# start of Provided entries

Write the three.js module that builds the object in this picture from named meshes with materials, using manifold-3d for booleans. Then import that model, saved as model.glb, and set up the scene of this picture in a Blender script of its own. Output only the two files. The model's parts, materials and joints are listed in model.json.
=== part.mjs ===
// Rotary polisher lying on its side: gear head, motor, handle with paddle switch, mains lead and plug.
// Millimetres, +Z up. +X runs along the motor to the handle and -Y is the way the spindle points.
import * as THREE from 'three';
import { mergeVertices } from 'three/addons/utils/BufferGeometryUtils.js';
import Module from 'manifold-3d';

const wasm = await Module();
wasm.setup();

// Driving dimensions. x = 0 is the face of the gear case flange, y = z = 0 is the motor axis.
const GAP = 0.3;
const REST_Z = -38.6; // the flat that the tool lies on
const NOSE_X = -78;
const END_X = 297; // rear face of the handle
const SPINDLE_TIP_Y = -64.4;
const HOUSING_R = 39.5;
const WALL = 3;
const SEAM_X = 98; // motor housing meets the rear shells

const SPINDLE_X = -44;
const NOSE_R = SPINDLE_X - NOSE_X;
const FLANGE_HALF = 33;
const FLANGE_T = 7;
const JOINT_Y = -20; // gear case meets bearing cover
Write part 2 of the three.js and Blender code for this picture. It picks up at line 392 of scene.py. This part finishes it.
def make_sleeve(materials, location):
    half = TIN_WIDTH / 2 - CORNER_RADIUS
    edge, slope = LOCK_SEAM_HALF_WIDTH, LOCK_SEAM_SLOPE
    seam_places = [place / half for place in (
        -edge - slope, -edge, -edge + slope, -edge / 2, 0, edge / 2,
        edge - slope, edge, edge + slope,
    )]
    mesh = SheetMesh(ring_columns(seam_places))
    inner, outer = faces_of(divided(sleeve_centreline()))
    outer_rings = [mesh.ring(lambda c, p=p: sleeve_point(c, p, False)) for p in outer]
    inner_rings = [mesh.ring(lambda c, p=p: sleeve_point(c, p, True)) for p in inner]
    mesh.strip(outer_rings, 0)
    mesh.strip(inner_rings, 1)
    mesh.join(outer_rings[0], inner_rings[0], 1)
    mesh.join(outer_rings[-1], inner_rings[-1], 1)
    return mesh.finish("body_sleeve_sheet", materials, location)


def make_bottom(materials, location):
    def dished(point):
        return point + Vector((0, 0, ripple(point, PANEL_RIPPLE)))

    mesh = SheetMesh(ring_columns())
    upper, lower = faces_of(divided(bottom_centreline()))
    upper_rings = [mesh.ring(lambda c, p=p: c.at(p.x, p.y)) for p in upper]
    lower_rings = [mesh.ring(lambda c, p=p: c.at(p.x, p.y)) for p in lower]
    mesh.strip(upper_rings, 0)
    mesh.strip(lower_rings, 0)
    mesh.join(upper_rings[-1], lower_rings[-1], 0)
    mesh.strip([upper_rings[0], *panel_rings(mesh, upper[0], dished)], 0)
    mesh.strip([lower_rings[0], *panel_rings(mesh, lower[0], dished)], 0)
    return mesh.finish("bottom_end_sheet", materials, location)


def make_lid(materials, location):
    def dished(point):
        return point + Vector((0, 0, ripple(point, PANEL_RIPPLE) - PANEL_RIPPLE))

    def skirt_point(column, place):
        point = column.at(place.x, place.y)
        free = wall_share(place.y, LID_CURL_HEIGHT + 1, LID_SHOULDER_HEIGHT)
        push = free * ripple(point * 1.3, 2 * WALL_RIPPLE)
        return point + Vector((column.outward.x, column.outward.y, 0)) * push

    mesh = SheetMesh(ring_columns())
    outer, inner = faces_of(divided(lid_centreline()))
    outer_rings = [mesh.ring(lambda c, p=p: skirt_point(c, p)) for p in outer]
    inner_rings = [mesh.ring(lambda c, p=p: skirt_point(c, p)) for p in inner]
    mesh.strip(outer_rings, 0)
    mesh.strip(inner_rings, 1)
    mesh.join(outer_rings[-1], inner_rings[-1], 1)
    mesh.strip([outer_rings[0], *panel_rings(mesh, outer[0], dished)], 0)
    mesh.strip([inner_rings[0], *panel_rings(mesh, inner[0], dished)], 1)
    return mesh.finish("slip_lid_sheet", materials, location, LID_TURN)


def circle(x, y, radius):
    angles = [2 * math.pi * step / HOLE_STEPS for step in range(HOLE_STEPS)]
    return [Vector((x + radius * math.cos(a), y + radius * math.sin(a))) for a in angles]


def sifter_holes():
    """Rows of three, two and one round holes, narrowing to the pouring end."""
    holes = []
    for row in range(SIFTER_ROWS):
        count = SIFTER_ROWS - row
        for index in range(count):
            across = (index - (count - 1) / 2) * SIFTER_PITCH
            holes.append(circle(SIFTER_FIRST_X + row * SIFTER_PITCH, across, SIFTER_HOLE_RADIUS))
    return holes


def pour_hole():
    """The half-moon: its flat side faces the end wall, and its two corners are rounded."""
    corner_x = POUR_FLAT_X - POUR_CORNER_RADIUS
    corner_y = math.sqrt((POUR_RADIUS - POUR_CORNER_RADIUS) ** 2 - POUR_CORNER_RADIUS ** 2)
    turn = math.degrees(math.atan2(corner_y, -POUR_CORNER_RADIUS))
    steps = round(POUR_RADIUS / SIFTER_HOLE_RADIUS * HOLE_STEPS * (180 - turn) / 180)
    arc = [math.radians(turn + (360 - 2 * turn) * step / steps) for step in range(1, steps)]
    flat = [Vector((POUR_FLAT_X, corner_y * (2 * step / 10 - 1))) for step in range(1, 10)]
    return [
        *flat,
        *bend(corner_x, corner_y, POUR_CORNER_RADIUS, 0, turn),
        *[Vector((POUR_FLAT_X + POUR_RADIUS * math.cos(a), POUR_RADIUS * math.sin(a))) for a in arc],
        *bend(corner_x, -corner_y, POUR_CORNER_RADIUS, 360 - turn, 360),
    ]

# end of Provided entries

■ Exercise: Transcribe the whole listing with nothing added or left out.

■ The answer:
Write the three.js module that builds the object in this picture from named meshes with materials, using manifold-3d for booleans. Then import that model, saved as model.glb, and set up the scene of this picture in a Blender script of its own. Output only the two files. The model's parts, materials and joints are listed in model.json.
=== part.mjs ===
// Rotary polisher lying on its side: gear head, motor, handle with paddle switch, mains lead and plug.
// Millimetres, +Z up. +X runs along the motor to the handle and -Y is the way the spindle points.
import * as THREE from 'three';
import { mergeVertices } from 'three/addons/utils/BufferGeometryUtils.js';
import Module from 'manifold-3d';

const wasm = await Module();
wasm.setup();

// Driving dimensions. x = 0 is the face of the gear case flange, y = z = 0 is the motor axis.
const GAP = 0.3;
const REST_Z = -38.6; // the flat that the tool lies on
const NOSE_X = -78;
const END_X = 297; // rear face of the handle
const SPINDLE_TIP_Y = -64.4;
const HOUSING_R = 39.5;
const WALL = 3;
const SEAM_X = 98; // motor housing meets the rear shells

const SPINDLE_X = -44;
const NOSE_R = SPINDLE_X - NOSE_X;
const FLANGE_HALF = 33;
const FLANGE_T = 7;
const JOINT_Y = -20; // gear case meets bearing cover
Write part 2 of the three.js and Blender code for this picture. It picks up at line 392 of scene.py. This part finishes it.
def make_sleeve(materials, location):
    half = TIN_WIDTH / 2 - CORNER_RADIUS
    edge, slope = LOCK_SEAM_HALF_WIDTH, LOCK_SEAM_SLOPE
    seam_places = [place / half for place in (
        -edge - slope, -edge, -edge + slope, -edge / 2, 0, edge / 2,
        edge - slope, edge, edge + slope,
    )]
    mesh = SheetMesh(ring_columns(seam_places))
    inner, outer = faces_of(divided(sleeve_centreline()))
    outer_rings = [mesh.ring(lambda c, p=p: sleeve_point(c, p, False)) for p in outer]
    inner_rings = [mesh.ring(lambda c, p=p: sleeve_point(c, p, True)) for p in inner]
    mesh.strip(outer_rings, 0)
    mesh.strip(inner_rings, 1)
    mesh.join(outer_rings[0], inner_rings[0], 1)
    mesh.join(outer_rings[-1], inner_rings[-1], 1)
    return mesh.finish("body_sleeve_sheet", materials, location)


def make_bottom(materials, location):
    def dished(point):
        return point + Vector((0, 0, ripple(point, PANEL_RIPPLE)))

    mesh = SheetMesh(ring_columns())
    upper, lower = faces_of(divided(bottom_centreline()))
    upper_rings = [mesh.ring(lambda c, p=p: c.at(p.x, p.y)) for p in upper]
    lower_rings = [mesh.ring(lambda c, p=p: c.at(p.x, p.y)) for p in lower]
    mesh.strip(upper_rings, 0)
    mesh.strip(lower_rings, 0)
    mesh.join(upper_rings[-1], lower_rings[-1], 0)
    mesh.strip([upper_rings[0], *panel_rings(mesh, upper[0], dished)], 0)
    mesh.strip([lower_rings[0], *panel_rings(mesh, lower[0], dished)], 0)
    return mesh.finish("bottom_end_sheet", materials, location)


def make_lid(materials, location):
    def dished(point):
        return point + Vector((0, 0, ripple(point, PANEL_RIPPLE) - PANEL_RIPPLE))

    def skirt_point(column, place):
        point = column.at(place.x, place.y)
        free = wall_share(place.y, LID_CURL_HEIGHT + 1, LID_SHOULDER_HEIGHT)
        push = free * ripple(point * 1.3, 2 * WALL_RIPPLE)
        return point + Vector((column.outward.x, column.outward.y, 0)) * push

    mesh = SheetMesh(ring_columns())
    outer, inner = faces_of(divided(lid_centreline()))
    outer_rings = [mesh.ring(lambda c, p=p: skirt_point(c, p)) for p in outer]
    inner_rings = [mesh.ring(lambda c, p=p: skirt_point(c, p)) for p in inner]
    mesh.strip(outer_rings, 0)
    mesh.strip(inner_rings, 1)
    mesh.join(outer_rings[-1], inner_rings[-1], 1)
    mesh.strip([outer_rings[0], *panel_rings(mesh, outer[0], dished)], 0)
    mesh.strip([inner_rings[0], *panel_rings(mesh, inner[0], dished)], 1)
    return mesh.finish("slip_lid_sheet", materials, location, LID_TURN)


def circle(x, y, radius):
    angles = [2 * math.pi * step / HOLE_STEPS for step in range(HOLE_STEPS)]
    return [Vector((x + radius * math.cos(a), y + radius * math.sin(a))) for a in angles]


def sifter_holes():
    """Rows of three, two and one round holes, narrowing to the pouring end."""
    holes = []
    for row in range(SIFTER_ROWS):
        count = SIFTER_ROWS - row
        for index in range(count):
            across = (index - (count - 1) / 2) * SIFTER_PITCH
            holes.append(circle(SIFTER_FIRST_X + row * SIFTER_PITCH, across, SIFTER_HOLE_RADIUS))
    return holes


def pour_hole():
    """The half-moon: its flat side faces the end wall, and its two corners are rounded."""
    corner_x = POUR_FLAT_X - POUR_CORNER_RADIUS
    corner_y = math.sqrt((POUR_RADIUS - POUR_CORNER_RADIUS) ** 2 - POUR_CORNER_RADIUS ** 2)
    turn = math.degrees(math.atan2(corner_y, -POUR_CORNER_RADIUS))
    steps = round(POUR_RADIUS / SIFTER_HOLE_RADIUS * HOLE_STEPS * (180 - turn) / 180)
    arc = [math.radians(turn + (360 - 2 * turn) * step / steps) for step in range(1, steps)]
    flat = [Vector((POUR_FLAT_X, corner_y * (2 * step / 10 - 1))) for step in range(1, 10)]
    return [
        *flat,
        *bend(corner_x, corner_y, POUR_CORNER_RADIUS, 0, turn),
        *[Vector((POUR_FLAT_X + POUR_RADIUS * math.cos(a), POUR_RADIUS * math.sin(a))) for a in arc],
        *bend(corner_x, -corner_y, POUR_CORNER_RADIUS, 360 - turn, 360),
    ]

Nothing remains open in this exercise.